The majority in Walker held that the government can gut the First Amendment’s prohibition on viewpoint discrimination by regulating private speech, in essence authorizing an end-run around the First Amendment. Justice Alito’s dissent outlines the numerous flaws in the majority’s opinion and is worth a careful read. Among other things, the dissenters apparently heard FIRE’s warning about the implications of the Court’s ruling for campus speech:
What if a state college or university did the same thing [sell space for private messages] with a similar billboard or a campus bulletin board or dorm list serve? What if it allowed private messages that are consistent with prevailing views on campus but banned those that disturbed some students or faculty? Can there be any doubt that these examples of viewpoint discrimination would violate the First Amendment? I hope not, but the future uses of today’s precedent remain to be seen.

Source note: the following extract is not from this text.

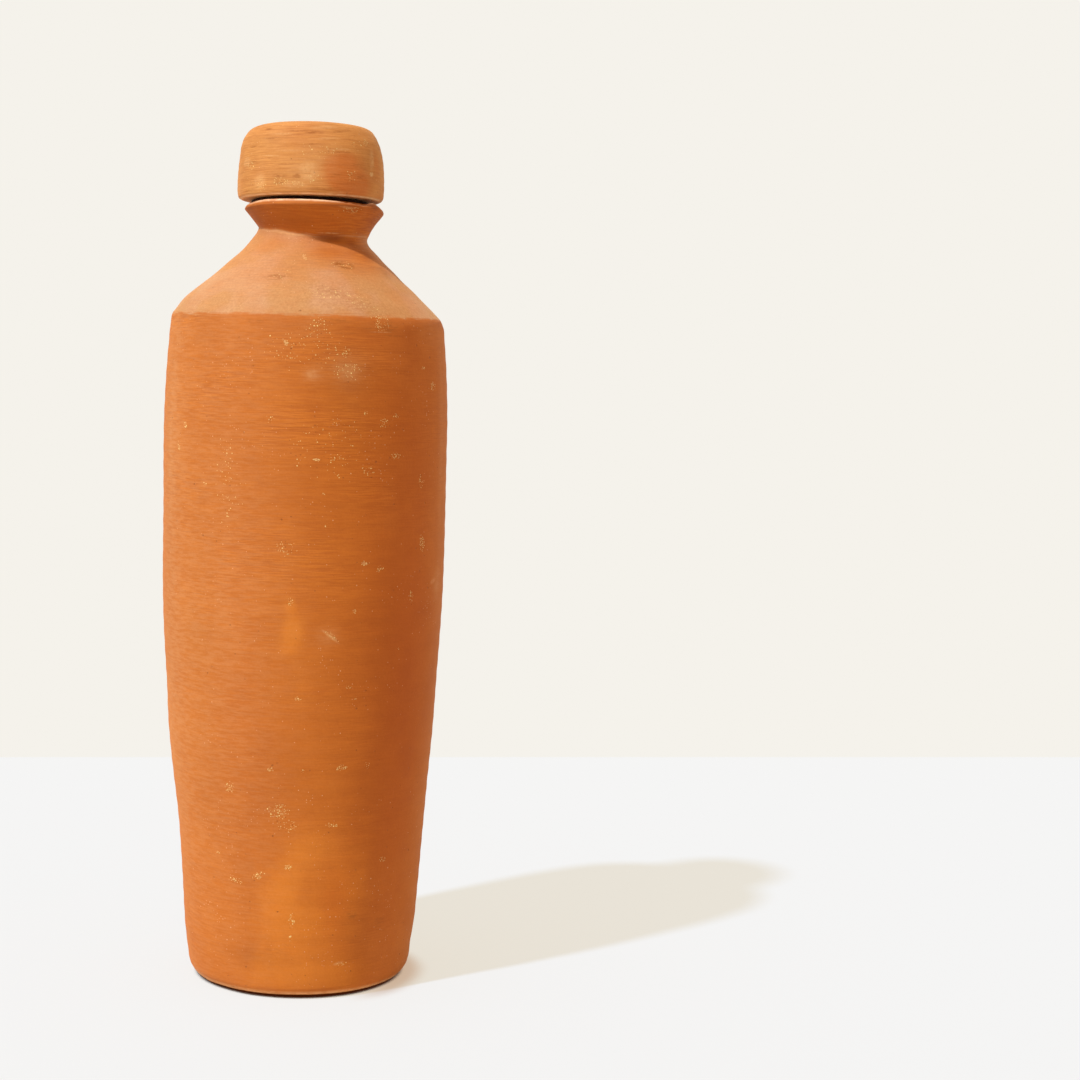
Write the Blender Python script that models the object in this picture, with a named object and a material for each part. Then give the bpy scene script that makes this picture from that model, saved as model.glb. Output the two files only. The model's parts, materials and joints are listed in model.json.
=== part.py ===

FIRE has seen the speed with which campus administrators will latch onto judicial decisions that provide them authority to engage in censorship. For example, it was only a matter of days after the U.S. Court of Appeals for the Seventh Circuit handed down its decision in Hosty v. Carter (2005)—a decision that subjected college student newspapers to the same prior restraint applicable to K-12 school newspapers—that the general counsel of the California State University System was informing administrators throughout the system that they now had greater freedom to censor campus newspapers. Sadly, we fully expect to see this decision cited to justify censorship on campus, and we are ready to push back with all of our resources to reassure Justice Alito that the doctrine of viewpoint discrimination still applies to public college campuses.